UNSW’s acting Vice-Chancellor and President Professor George Williams congratulated Professor Green on winning the Prize.
“Martin is a brilliant engineer whose leadership and accomplishments have led to the creation and development of the world’s solar manufacturing industry. His life’s work benefits people around the globe every day and is arguably our biggest weapon to combat global warming and climate change. Everyone at UNSW is proud to celebrate this well-deserved honour with him,” Prof. Williams said.
Prof. Green will give a public lecture in Louisville in March 2024 about his award-winning work and achievements. He will receive the Conn Prize medal and $US50,000 prize at a formal ceremony.

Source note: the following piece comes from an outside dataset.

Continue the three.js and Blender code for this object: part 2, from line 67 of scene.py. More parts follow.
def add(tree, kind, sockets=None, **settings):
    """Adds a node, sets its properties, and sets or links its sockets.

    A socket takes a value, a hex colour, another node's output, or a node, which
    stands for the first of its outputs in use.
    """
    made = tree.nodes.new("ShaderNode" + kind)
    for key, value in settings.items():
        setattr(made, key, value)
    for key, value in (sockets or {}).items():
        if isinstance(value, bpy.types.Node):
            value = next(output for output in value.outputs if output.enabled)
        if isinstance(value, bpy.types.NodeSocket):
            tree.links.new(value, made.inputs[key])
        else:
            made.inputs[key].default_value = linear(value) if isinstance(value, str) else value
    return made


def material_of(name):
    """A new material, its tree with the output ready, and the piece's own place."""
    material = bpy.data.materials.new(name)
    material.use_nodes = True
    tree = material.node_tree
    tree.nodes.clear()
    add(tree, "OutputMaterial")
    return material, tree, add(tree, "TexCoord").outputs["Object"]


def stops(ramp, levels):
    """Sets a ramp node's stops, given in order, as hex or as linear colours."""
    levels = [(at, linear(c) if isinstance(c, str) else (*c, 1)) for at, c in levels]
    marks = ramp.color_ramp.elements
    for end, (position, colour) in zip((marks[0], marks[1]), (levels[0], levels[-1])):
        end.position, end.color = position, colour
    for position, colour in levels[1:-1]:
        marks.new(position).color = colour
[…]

“Professor Martin Green is a true pioneer in the field of photovoltaics,” said University of Louisville President Kim Schatzel, who will confer the award. “His work in solar cell technology is of great importance worldwide, and it is an honour to bestow upon him the Leigh Ann Conn Prize.”
The University of Louisville prize is named for the late daughter of Hank and Rebecca Conn, who were university alumni, supporters and the prize benefactors. Their vision to create a legacy in honour of Leigh Ann celebrates scientists with the fortitude, patience, and resiliency to endure renewable energy technology innovation and translation into the marketplace, where impact occurs.